La formation d’unités féminines spécialisées dans les opérations de drones s’inscrit dans un imaginaire directement hérité de la Seconde Guerre mondiale. Le nom « Sorcières de la nuit 2.0 » renvoie explicitement au régiment de bombardement de nuit des « Sorcières de la nuit », créé en 1942 et composé exclusivement de femmes pilotes. Lors de l’annonce de cette nouvelle unité en août 2024, Dmitri Rogozine avait d’ailleurs accompagné son message sur Télégram d’un diaporama d’archives montrant les aviatrices soviétiques de l’époque. Dans le même message, le dirigeant assume vouloir « prolonger la tradition du régiment féminin légendaire qui combattait les nazis pendant la Grande Guerre patriotique ».
« L’image de ces femmes combattantes est assez ancrée dans la société russe. »
Anna Colin Lebedev, sociologue et politologue associée au Centre d’études russes, caucasiennes, est-européennes et centrasiatiques (CERCEC)
Au sein des unités Espanola et Borz, le choix de créer une unité de femmes snipers prolonge la tradition des tireuses d’élites soviétiques célèbres pendant la guerre contre l’Allemagne nazie. Comme le souligne Anna Colin Lebedev, cette image de la « femme sniper » a continué à nourrir la culture militaire russe : « Lors de la guerre de Tchétchénie, Il y avait des légendes urbaines qui circulaient sur les femmes snipers tchétchènes, cachées dans les montagnes, qui descendaient les ennemis par paquets », raconte la chercheuse.


Dans ces unités, ces images et références sont utilisées pour accompagner des annonces de recrutement, avec le but d’encourager les femmes à s’engager en tant que volontaires. « L’image de ces femmes combattantes est assez ancrée dans la société russe.
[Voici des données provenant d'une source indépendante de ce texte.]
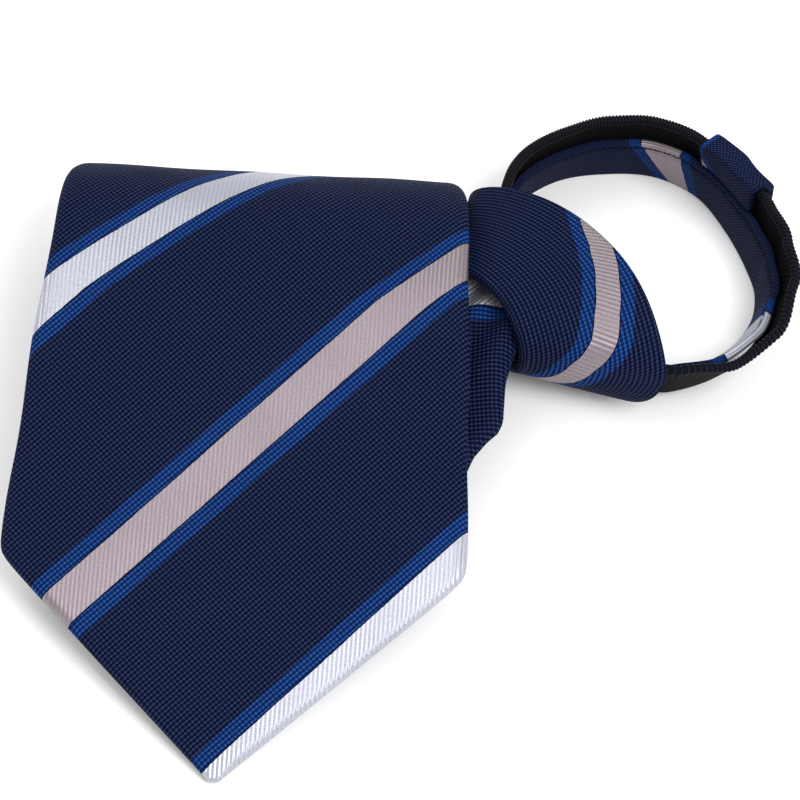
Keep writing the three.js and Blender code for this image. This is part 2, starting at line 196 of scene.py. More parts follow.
# Meshes
def as_object(name, points, faces, weave=None, stripes=None):
    """A mesh object from points in millimetres and faces, with the cloth's coordinates per corner."""
    mesh = bpy.data.meshes.new(name)
    moved = (np.asarray(points, float) + DRAWING_SHIFT) * MM
    mesh.from_pydata(moved.tolist(), [], [list(map(int, f)) for f in faces])
    for layer_name, values in (("weave", weave), ("stripes", stripes)):
        if values is not None:
            layer = mesh.uv_layers.new(name=layer_name)
            layer.data.foreach_set("uv", np.asarray(values, np.float32).ravel())
    mesh.polygons.foreach_set("use_smooth", [True] * len(mesh.polygons))
    mesh.update()
    return in_scene(name, mesh)


def loft(name, rings, weave, stripes, closed=False):
    """Joins rings of points into one closed body. The cloth's coordinates have one more column than
    the rings, so that a seam is where a ring starts, and on a closed row of rings one more row."""
    rows, size, _ = rings.shape
    stripes = np.stack([stripes, np.zeros_like(stripes)], axis=-1)
    faces = []
    corners = []
    for row in range(rows if closed else rows - 1):
        after = (row + 1) % rows
        for i in range(size):
            j = (i + 1) % size
            faces.append((row * size + i, row * size + j, after * size + j, after * size + i))
            corners += [(row, i), (row, i + 1), (row + 1, i + 1), (row + 1, i)]
    if not closed:
        last = (rows - 1) * size
        faces.append(tuple(range(size))[::-1])
        corners += [(0, i) for i in range(size)][::-1]
        faces.append(tuple(last + i for i in range(size)))
        corners += [(rows - 1, i) for i in range(size)]
    row_index, column_index = np.array(corners).T
    points = rings.reshape(-1, 3)
    if signed_volume(points, faces) < 0:
        order = []
        start = 0
        for f in faces:
            order += range(start + len(f) - 1, start - 1, -1)
            start += len(f)
        faces = [f[::-1] for f in faces]
        row_index, column_index = row_index[order], column_index[order]
    weave = weave[row_index, column_index]
    stripes = stripes[row_index, column_index]
    return as_object(name, points, faces, weave, stripes)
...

Elle se nourrit d’un imaginaire […] aligné sur la vision que le pouvoir souhaite donner de cette guerre, qui serait la suite, quelques décennies plus tard, de la lutte contre le nazisme », note Anna Colin Lebedev.
Discrétion
Mais l’expansion de ce dispositif pourrait être limitée. « La dernière chose que souhaite le Kremlin, c’est que les femmes restées à l’arrière s’inquiètent d’être appelées à combattre dans cette guerre », explique Kateryna Stepanenko. C’est pourquoi ce recrutement se fait de manière discrète, sans trop attirer l’attention. Sur la chaîne Télégram d’Espanola, un message posté le 17 mai 2024 dénonce même la censure d’un reportage présentant son unité de tireuses d’élite. « Au ministère de la Défense, on a demandé à la chaîne de télévision Russia Today (RT) de supprimer le reportage […] montrant la préparation de nos snipers. Apparemment, ils ont décidé qu’il ne fallait plus montrer de femmes militaires. Plus du tout ! », s’indigne le groupe de volontaires.
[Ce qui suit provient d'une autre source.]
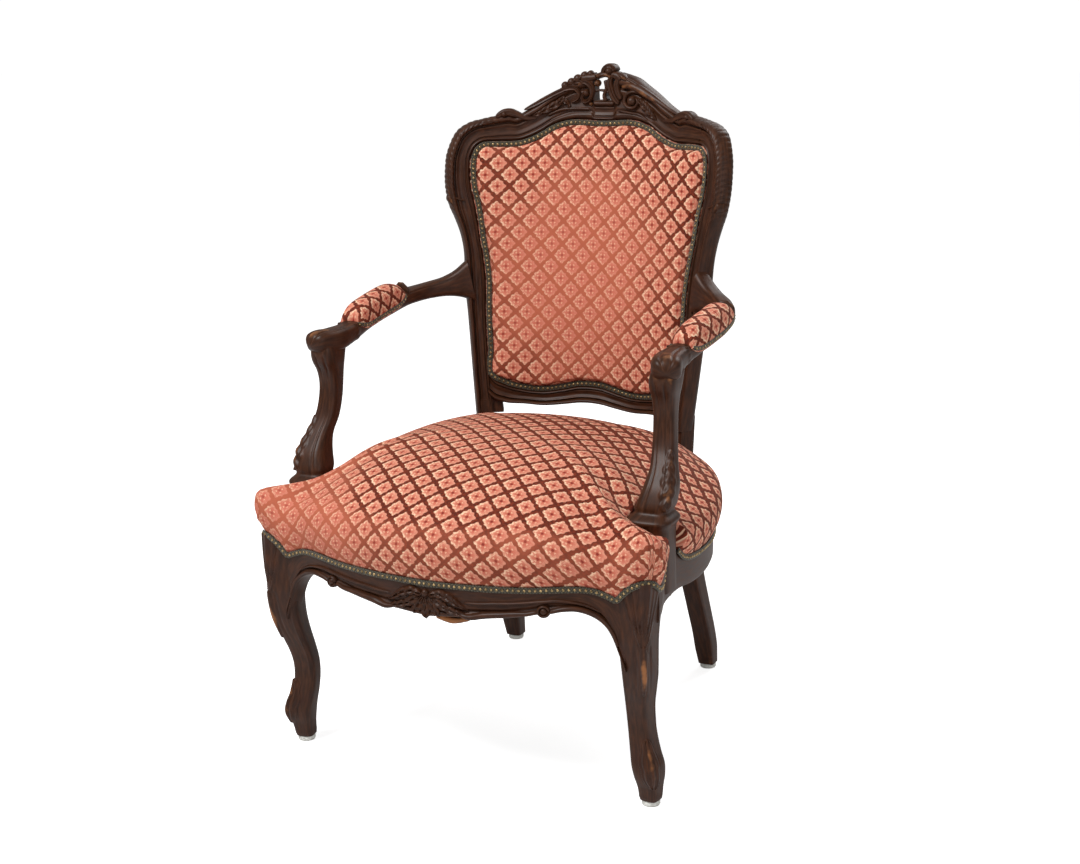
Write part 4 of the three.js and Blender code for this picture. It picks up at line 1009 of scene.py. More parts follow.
class BackFrame:
    """Stiles, crest and bottom rail of the back."""

    def __init__(self, wood: bpy.types.Material, sizes: FrameSizes = FrameSizes()) -> None:
        """Keeps the finish and the sizes."""
        self.wood = wood
        self.sizes = sizes

    def sweep(self, stations: np.ndarray, window: bool = False) -> tuple[np.ndarray, np.ndarray]:
        """Carries the moulding over the stations.

        The ribs on the outer roll are a sine of the length along the roll, slanted across it, and
        they fade below the shoulder and past it.

        Args:
            stations: places along the frame.
            window: whether the middle of the crest is cut down for the pierced carving.

        Returns:
            The grid, and how worn each point is.
        """
        s = self.sizes
        lines = back_lines(stations)
        outer, reveal = lines[:, :2], lines[:, 2:]
        if window:
            low, high, top = s.window
            middle, reach = (low + high) / 2, (high - low) / 2
            share = 1 - ease(np.abs(outer[:, 0] - middle), reach, reach + 5)
            outer[:, 1] = outer[:, 1] * (1 - share) + np.minimum(top, outer[:, 1]) * share
        face = np.linspace(0, 1, 37)
        run = np.linalg.norm(outer - reveal, axis=1, keepdims=True)
        unit = (outer - reveal) / run
        arc = np.r_[0, np.cumsum(np.linalg.norm(np.diff(outer, axis=0), axis=1))]
        place = np.minimum(stations, 42 - stations)
        strength = ease(place, 5.5, 8.0) * (1 - ease(place, 13.0, 14.2))
        wave = np.abs(np.sin(np.pi * (arc[:, None] / s.pitch - 2.2 * (face[None] - 0.7) / 0.3)))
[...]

Pour éviter toute panique, ce recrutement se fait à petite échelle, au sein des bataillons de volontaires ou des unités semi-privées comme Espanola, Bars, ou Borz, et non de l’armée régulière. Cela permet également à Moscou de préserver sa tactique de propagande qui consiste à « diffuser des fausses informations selon lesquelles l’armée ukrainienne enrôle des femmes de force », note l’analyste de l’ISW. Reconnaître publiquement un recrutement féminin massif côté russe viendrait ainsi contredire le récit présentant les Ukrainiens comme ceux qui sacrifient leurs femmes sur le champ de bataille.
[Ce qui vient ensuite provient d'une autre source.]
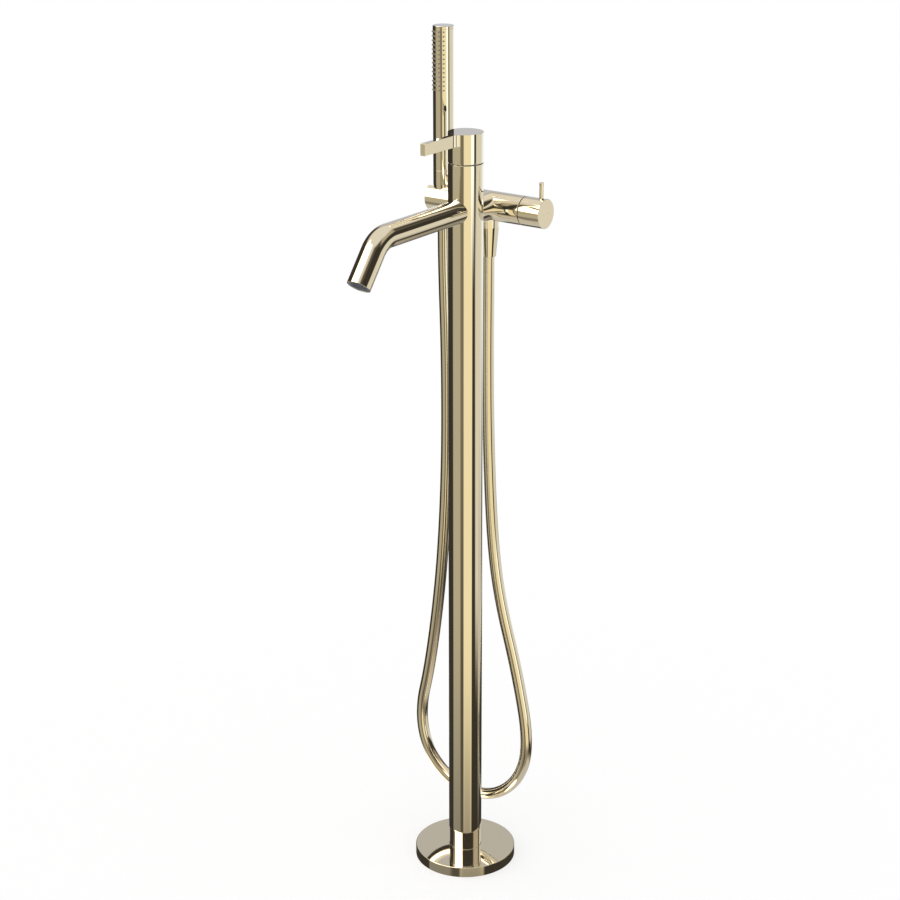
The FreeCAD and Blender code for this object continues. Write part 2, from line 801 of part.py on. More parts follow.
def make_shower_hose():
    route = hose_route()
    radii = cord_radii(route)
    hose, length = swept_rod(hose_diameter, route, radii)
    expected = math.pi / 4 * hose_diameter ** 2 * length
    print("hose length %.1f, bend radii" % length, [round(radius) for radius in radii])
    print("hose volume / (section x length) = %.5f" % (hose.Volume / expected))
    return hose


# ---------------------------------------------------------------- hand shower

handset_bore = handset_diameter - 2 * handset_wall
spray_direction = -90.0
spray_top_row = handset_top - spray_first_row
spray_bottom_row = spray_top_row - (spray_rows - 1) * spray_row_pitch
inlet_top = handset_foot + inlet_plug_length


def spray_axis(row, column):
    """Where a nozzle's row meets the hand shower's axis, and the way the nozzle points."""
    angle = math.radians(spray_direction
                         + (column - (spray_columns - 1) / 2) * spray_column_angle)
    middle = point(handset_offset, bar_setback, spray_top_row - row * spray_row_pitch)
    return middle, point(math.cos(angle), math.sin(angle), 0)


def spray_grid():
    return [spray_axis(row, column) for row in range(spray_rows) for column in range(spray_columns)]


def spray_hole(middle, outward):
    return rod(nozzle_base_diameter + 2 * slide_fit, middle, middle + outward * handset_diameter)


def spray_nozzle(middle, outward):
    """A nozzle: a round neck through the shell's wall and a tapered tip outside it."""
    root = middle + outward * (handset_bore / 2 - spray_mat_thickness / 2)
    skin = middle + outward * (handset_diameter / 2)
    return fused(rod(nozzle_base_diameter, root, skin),
                 taper(nozzle_base_diameter, nozzle_tip_diameter, skin,
                       skin + outward * nozzle_stand_out))


def make_handset_shell():
    shell = upright_sleeve(handset_diameter, handset_bore, handset_foot,
                           handset_top - end_cap_height - joint_line, handset_place)
    return shell.cut([spray_hole(middle, outward) for middle, outward in spray_grid()])


def make_spray_insert():
    """The flexible mat behind the shell's wall, with a nozzle through each of the shell's holes."""
    outer = handset_bore - 2 * slide_fit
    inner = outer - 2 * spray_mat_thickness
    foot = spray_bottom_row - spray_mat_margin
    height = spray_top_row + spray_mat_margin - foot
    corner = point(handset_offset, bar_setback, foot)
    sector = Part.makeCylinder(outer / 2, height, corner, up, spray_mat_angle)
    sector = sector.cut(Part.makeCylinder(inner / 2, height, corner, up))
    sector.rotate(corner, up, spray_direction - spray_mat_angle / 2)
    return fused(sector, *[spray_nozzle(middle, outward) for middle, outward in spray_grid()])


def make_handset_end_cap():
    seam = handset_top - end_cap_height
    return fused(upright(handset_diameter, seam, handset_top, handset_place),
                 upright(handset_bore - 2 * slide_fit, seam - end_cap_plug, seam, handset_place))


def make_handset_inlet():
    """The threaded inlet in the hand shower's foot, which the hose nut screws on."""
    foot = handset_nut_top - nut_thread_depth + slide_fit
    inlet = fused(upright(nipple_diameter, foot, handset_foot, handset_place),
                  upright(handset_bore - 2 * slide_fit, handset_foot, inlet_top, handset_place))
    return inlet.cut(upright(nipple_bore, foot, inlet_top, handset_place))


def make_check_valve():
    return upright(check_valve_diameter, inlet_top - check_valve_length - 1, inlet_top - 1,
                   handset_place)


def make_inner_tube():
    """The water tube inside the hand shower, open towards the spray mat along the nozzles."""
    top = handset_top - end_cap_height - end_cap_plug - joint_line
    bore = inner_tube_diameter - 2 * inner_tube_wall
    tube = upright_sleeve(inner_tube_diameter, bore, inlet_top, top, handset_place)
    window = Part.makeBox(bore / 2, handset_diameter, spray_top_row - spray_bottom_row,
                          point(handset_offset - bore / 4, bar_setback - handset_diameter,
                                spray_bottom_row))
    return tube.cut(window)


# ---------------------------------------------------------------- all the pieces

PIECES = {
    "floor_flange": make_floor_flange(),
    "flange_o_ring": make_flange_o_ring(),
    "base_plate": make_base_plate(),
    "neck_tube": make_neck_tube(),
    "column_tube": make_column_tube(),
    "column_grub_screws": make_column_screws(),
    "pipe_guide": make_pipe_guide(),
    "cold_supply_tail": make_supply_tail(-1),
    "hot_supply_tail": make_supply_tail(1),
    "cold_tail_nut": make_tail_nut(-1),
    "hot_tail_nut": make_tail_nut(1),
    "valve_body": make_valve_body(),
    "cartridge_seal": make_cartridge_seal(),
    "mixer_cartridge": make_mixer_cartridge(),
    "cartridge_nut": make_cartridge_nut(),
    "top_collar": make_top_collar(),
    "glide_ring": make_glide_ring(),
    "mixer_handle": make_mixer_handle(),
    "mixer_spindle": make_mixer_spindle(),
    "handle_grub_screw": make_handle_screw(),
    "spout_tube": make_spout_tube(),
    "spout_nipple": make_spout_nipple(),
    "spout_grub_screw": make_spout_screw(),
    "aerator_seal": make_aerator_seal(),
    "aerator_housing": make_aerator_housing(),
    "aerator_mesh": make_aerator_mesh(),
    "rear_crossbar": make_rear_crossbar(),
    "crossbar_gasket": make_crossbar_gasket(),
    "outlet_nipple": make_outlet_nipple(),
    "diverter_cartridge": make_diverter_cartridge(),
    "diverter_nut": make_diverter_nut(),
    "diverter_spindle": make_diverter_spindle(),
    "diverter_knob": make_diverter_knob(),
    "diverter_pin": make_diverter_pin(),
    "handset_holder": make_handset_holder(),
    "holder_stud": make_holder_stud(),
    "hose_nut_outlet": make_hose_nut(outlet_nut_top, outlet_place),
    "hose_washer_outlet": make_hose_washer(outlet_nut_top, outlet_place),
    "hose_ferrule_outlet": make_hose_ferrule(outlet_nut_top, outlet_place),
    "shower_hose": make_shower_hose(),
    "hose_ferrule_handset": make_hose_ferrule(handset_nut_top, handset_place),
    "hose_washer_handset": make_hose_washer(handset_nut_top, handset_place),
    "hose_nut_handset": make_hose_nut(handset_nut_top, handset_place),
    "handset_inlet": make_handset_inlet(),
    "check_valve": make_check_valve(),
    "handset_inner_tube": make_inner_tube(),
    "spray_insert": make_spray_insert(),
    "handset_shell": make_handset_shell(),
    "handset_end_cap": make_handset_end_cap(),
}

os.makedirs("parts", exist_ok=True)
for name, shape in PIECES.items():
    shape.exportStep("parts/" + name + ".step")
    print("%-22s solids %d  volume %9.0f  valid %s"
          % (name, len(shape.Solids), shape.Volume, shape.isValid()))
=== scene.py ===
# %% [markdown]
# # A floor standing bath filler in polished gold
#
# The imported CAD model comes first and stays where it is: it is the frame that every piece is fitted to.
# All sizes below are metres in that frame, with the floor at z = 0, the column on the z axis, the spout
# towards -Y and the hand shower towards -X. Many sizes are asked of the frame, the rest are written here.

# %% Load the frame
import math

import bmesh
import bpy
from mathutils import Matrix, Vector


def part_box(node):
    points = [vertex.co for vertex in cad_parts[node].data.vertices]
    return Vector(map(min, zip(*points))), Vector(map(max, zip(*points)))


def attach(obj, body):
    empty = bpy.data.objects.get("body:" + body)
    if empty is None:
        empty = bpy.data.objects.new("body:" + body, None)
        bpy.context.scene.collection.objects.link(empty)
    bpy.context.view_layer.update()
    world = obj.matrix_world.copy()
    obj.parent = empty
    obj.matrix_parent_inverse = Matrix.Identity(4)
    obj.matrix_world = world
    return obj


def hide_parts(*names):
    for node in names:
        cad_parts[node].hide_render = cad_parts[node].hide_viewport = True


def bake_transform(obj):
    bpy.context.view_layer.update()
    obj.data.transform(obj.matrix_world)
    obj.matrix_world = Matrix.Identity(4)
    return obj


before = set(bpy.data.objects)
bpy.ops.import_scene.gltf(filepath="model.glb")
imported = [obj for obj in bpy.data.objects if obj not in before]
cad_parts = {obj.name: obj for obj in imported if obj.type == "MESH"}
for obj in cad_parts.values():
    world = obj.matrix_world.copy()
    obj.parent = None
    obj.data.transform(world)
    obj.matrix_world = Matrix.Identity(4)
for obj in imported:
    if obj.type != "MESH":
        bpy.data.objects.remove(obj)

MM = 0.001
RIGHT = Vector((1, 0, 0))
BACK = Vector((0, 1, 0))
UP = Vector((0, 0, 1))

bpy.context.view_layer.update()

# %% [markdown]
# ## The camera
#
# The photograph looks down on the filler from its front right. The camera stands two and a quarter metres
# from the column and 1.36 m above the floor. A long lens keeps the column's sides nearly parallel. Depth
# of field stays off, so that other views stay sharp, and the small sideways shift is the photograph's own
# framing.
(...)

« Le Kremlin peut dire : ce sont les régions qui recrutent des femmes, ou des formations comme Española, qui ne font pas partie de l’armée régulière. Ce n’est pas Moscou, ce n’est pas Poutine », analyse Kateryna Stepanenko. Une manière de recruter sans jamais avoir à reconnaître que le Kremlin envoie aussi ses femmes au front.